> [Given exercise]
Can you write out all of the material below, word for word?

> [Provided material]
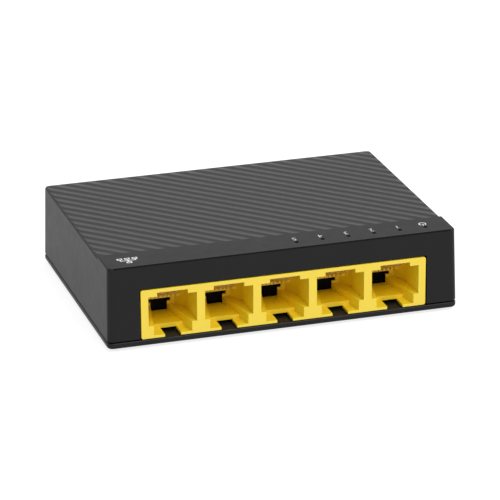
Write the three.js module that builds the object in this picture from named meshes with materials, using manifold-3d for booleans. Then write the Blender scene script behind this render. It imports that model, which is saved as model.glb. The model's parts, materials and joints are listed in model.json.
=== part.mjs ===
// A five-port desktop network switch: a two-part black plastic case around one circuit board, with a
// yellow five-gang socket block on the port side. Millimetres, +Z up. The origin is on the surface the
// feet stand on, under the middle of the case. Looking at the ports, +X is to the right and -Y is
// towards the viewer. Port 1 is the right-hand one.
import * as THREE from "three";
import { mergeVertices } from "three/addons/utils/BufferGeometryUtils.js";
import Module from "manifold-3d";

const wasm = await Module();
wasm.setup();

// ---- Driving dimensions -------------------------------------------------------------------------

const CASE = { width: 88, depth: 64, height: 20.2, draft: 0.5, cornerR: 1.5, wall: 1.8 };
const FOOT = { height: 0.8, r: 4, recess: 0.6, gap: 0.2, x: 37.5, frontY: -25.5, backY: 17.5 };
const LABEL = { halfX: 20, halfY: 11, y: 2, recess: 0.25, gap: 0.3, thick: 0.12 };
const CASE_Z = FOOT.height; // underside of the case
const TOP_Z = CASE_Z + CASE.height; // smooth strip along the port side, the highest face
const PARTING = { base: CASE_Z + 1.45, cover: CASE_Z + 1.7, bevel: 0.2 };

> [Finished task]
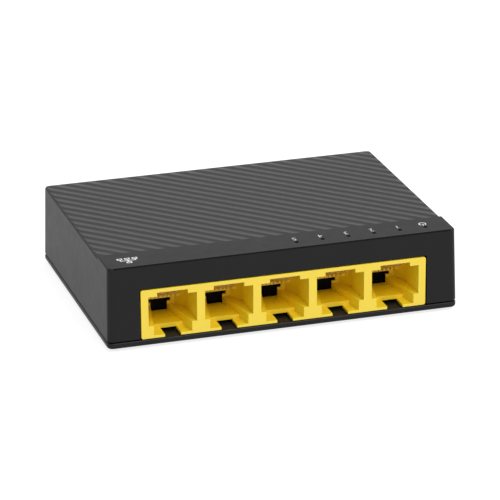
Write the three.js module that builds the object in this picture from named meshes with materials, using manifold-3d for booleans. Then write the Blender scene script behind this render. It imports that model, which is saved as model.glb. The model's parts, materials and joints are listed in model.json.
=== part.mjs ===
// A five-port desktop network switch: a two-part black plastic case around one circuit board, with a
// yellow five-gang socket block on the port side. Millimetres, +Z up. The origin is on the surface the
// feet stand on, under the middle of the case. Looking at the ports, +X is to the right and -Y is
// towards the viewer. Port 1 is the right-hand one.
import * as THREE from "three";
import { mergeVertices } from "three/addons/utils/BufferGeometryUtils.js";
import Module from "manifold-3d";

const wasm = await Module();
wasm.setup();

// ---- Driving dimensions -------------------------------------------------------------------------

const CASE = { width: 88, depth: 64, height: 20.2, draft: 0.5, cornerR: 1.5, wall: 1.8 };
const FOOT = { height: 0.8, r: 4, recess: 0.6, gap: 0.2, x: 37.5, frontY: -25.5, backY: 17.5 };
const LABEL = { halfX: 20, halfY: 11, y: 2, recess: 0.25, gap: 0.3, thick: 0.12 };
const CASE_Z = FOOT.height; // underside of the case
const TOP_Z = CASE_Z + CASE.height; // smooth strip along the port side, the highest face
const PARTING = { base: CASE_Z + 1.45, cover: CASE_Z + 1.7, bevel: 0.2 };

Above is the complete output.